**INSTRUCTION**
Repeat the whole listing exactly as written.

**SUPPLIED INFORMATION**
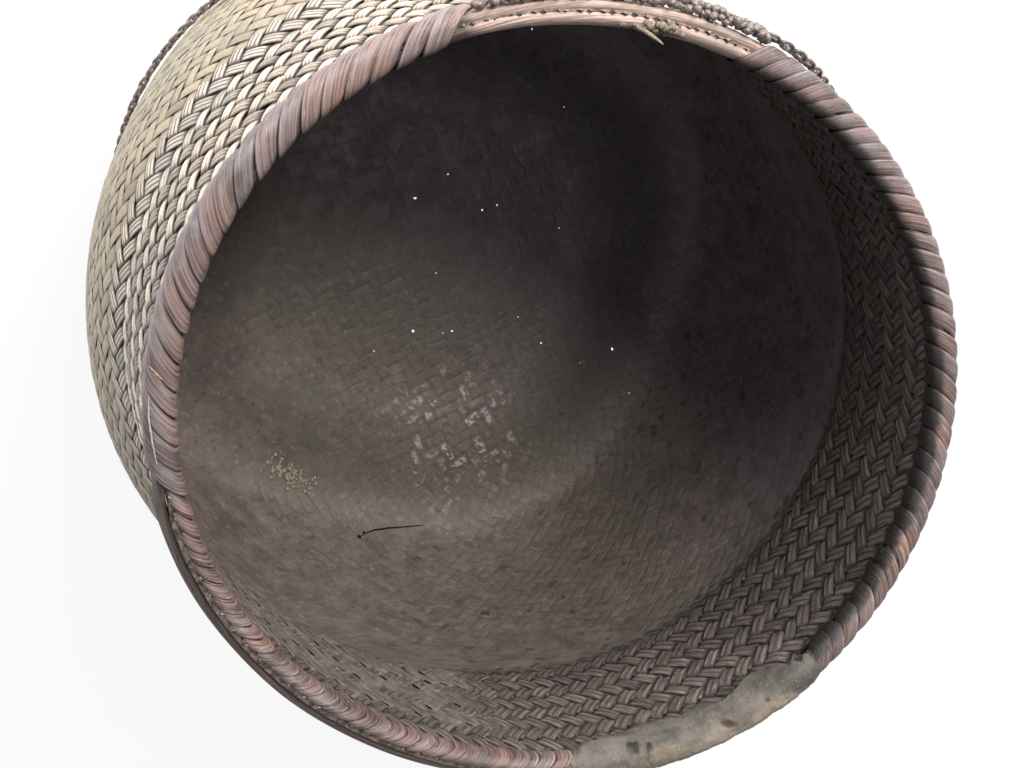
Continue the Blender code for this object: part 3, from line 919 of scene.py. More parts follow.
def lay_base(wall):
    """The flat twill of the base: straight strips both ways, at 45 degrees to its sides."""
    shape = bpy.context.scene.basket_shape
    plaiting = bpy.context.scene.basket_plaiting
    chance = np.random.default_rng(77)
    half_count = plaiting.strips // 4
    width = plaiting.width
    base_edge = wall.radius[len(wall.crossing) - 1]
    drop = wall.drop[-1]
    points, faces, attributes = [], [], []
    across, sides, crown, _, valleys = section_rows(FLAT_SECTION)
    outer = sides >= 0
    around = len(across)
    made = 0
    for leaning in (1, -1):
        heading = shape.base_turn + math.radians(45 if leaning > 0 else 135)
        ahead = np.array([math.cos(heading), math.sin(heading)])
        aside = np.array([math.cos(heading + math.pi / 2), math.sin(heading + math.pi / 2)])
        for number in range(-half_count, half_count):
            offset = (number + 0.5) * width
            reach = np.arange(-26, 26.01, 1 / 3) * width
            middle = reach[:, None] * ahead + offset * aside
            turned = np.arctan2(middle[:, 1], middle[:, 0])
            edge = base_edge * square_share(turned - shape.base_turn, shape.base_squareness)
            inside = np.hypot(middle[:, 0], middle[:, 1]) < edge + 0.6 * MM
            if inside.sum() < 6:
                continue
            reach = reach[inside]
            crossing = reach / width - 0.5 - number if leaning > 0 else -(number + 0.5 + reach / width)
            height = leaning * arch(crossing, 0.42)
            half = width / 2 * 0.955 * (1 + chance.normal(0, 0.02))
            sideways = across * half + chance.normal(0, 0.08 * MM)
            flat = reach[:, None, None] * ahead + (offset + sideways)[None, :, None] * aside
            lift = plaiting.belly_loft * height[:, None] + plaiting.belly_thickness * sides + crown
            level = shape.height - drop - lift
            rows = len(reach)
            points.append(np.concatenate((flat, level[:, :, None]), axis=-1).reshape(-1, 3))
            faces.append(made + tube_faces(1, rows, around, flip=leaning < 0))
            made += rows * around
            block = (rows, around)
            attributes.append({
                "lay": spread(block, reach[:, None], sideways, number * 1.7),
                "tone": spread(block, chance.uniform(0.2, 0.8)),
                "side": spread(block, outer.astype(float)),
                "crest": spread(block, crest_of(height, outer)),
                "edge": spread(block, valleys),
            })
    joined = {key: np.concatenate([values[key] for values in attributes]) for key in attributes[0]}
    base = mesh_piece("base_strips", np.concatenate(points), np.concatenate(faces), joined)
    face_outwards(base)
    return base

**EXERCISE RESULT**
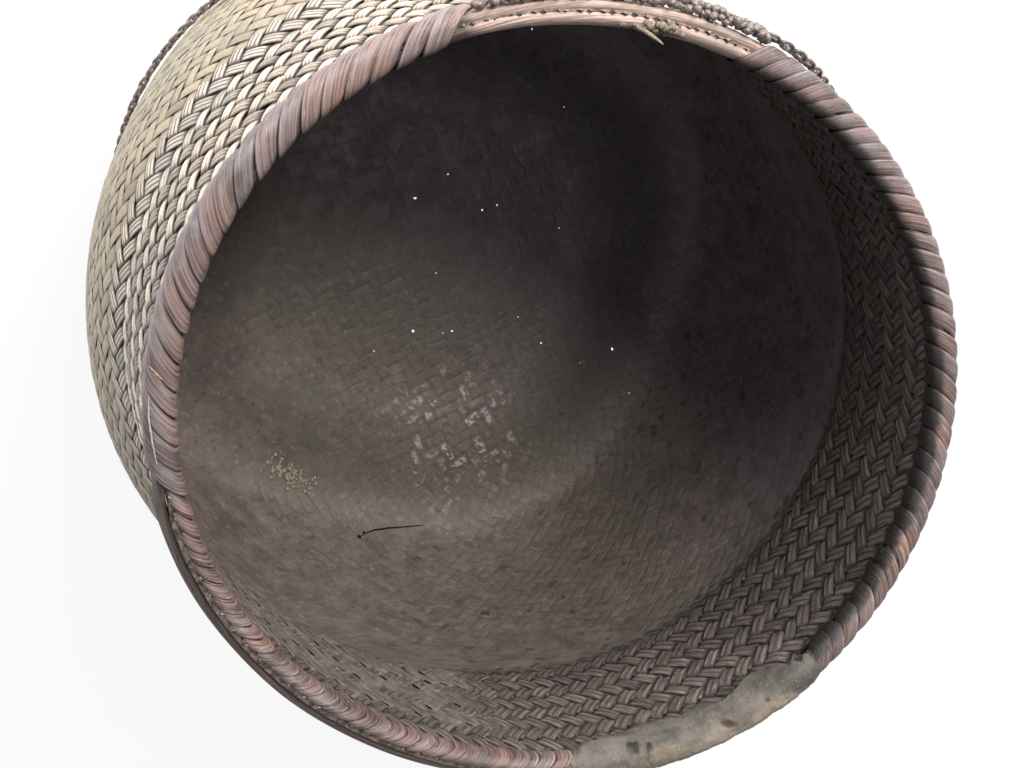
Continue the Blender code for this object: part 3, from line 919 of scene.py. More parts follow.
def lay_base(wall):
    """The flat twill of the base: straight strips both ways, at 45 degrees to its sides."""
    shape = bpy.context.scene.basket_shape
    plaiting = bpy.context.scene.basket_plaiting
    chance = np.random.default_rng(77)
    half_count = plaiting.strips // 4
    width = plaiting.width
    base_edge = wall.radius[len(wall.crossing) - 1]
    drop = wall.drop[-1]
    points, faces, attributes = [], [], []
    across, sides, crown, _, valleys = section_rows(FLAT_SECTION)
    outer = sides >= 0
    around = len(across)
    made = 0
    for leaning in (1, -1):
        heading = shape.base_turn + math.radians(45 if leaning > 0 else 135)
        ahead = np.array([math.cos(heading), math.sin(heading)])
        aside = np.array([math.cos(heading + math.pi / 2), math.sin(heading + math.pi / 2)])
        for number in range(-half_count, half_count):
            offset = (number + 0.5) * width
            reach = np.arange(-26, 26.01, 1 / 3) * width
            middle = reach[:, None] * ahead + offset * aside
            turned = np.arctan2(middle[:, 1], middle[:, 0])
            edge = base_edge * square_share(turned - shape.base_turn, shape.base_squareness)
            inside = np.hypot(middle[:, 0], middle[:, 1]) < edge + 0.6 * MM
            if inside.sum() < 6:
                continue
            reach = reach[inside]
            crossing = reach / width - 0.5 - number if leaning > 0 else -(number + 0.5 + reach / width)
            height = leaning * arch(crossing, 0.42)
            half = width / 2 * 0.955 * (1 + chance.normal(0, 0.02))
            sideways = across * half + chance.normal(0, 0.08 * MM)
            flat = reach[:, None, None] * ahead + (offset + sideways)[None, :, None] * aside
            lift = plaiting.belly_loft * height[:, None] + plaiting.belly_thickness * sides + crown
            level = shape.height - drop - lift
            rows = len(reach)
            points.append(np.concatenate((flat, level[:, :, None]), axis=-1).reshape(-1, 3))
            faces.append(made + tube_faces(1, rows, around, flip=leaning < 0))
            made += rows * around
            block = (rows, around)
            attributes.append({
                "lay": spread(block, reach[:, None], sideways, number * 1.7),
                "tone": spread(block, chance.uniform(0.2, 0.8)),
                "side": spread(block, outer.astype(float)),
                "crest": spread(block, crest_of(height, outer)),
                "edge": spread(block, valleys),
            })
    joined = {key: np.concatenate([values[key] for values in attributes]) for key in attributes[0]}
    base = mesh_piece("base_strips", np.concatenate(points), np.concatenate(faces), joined)
    face_outwards(base)
    return base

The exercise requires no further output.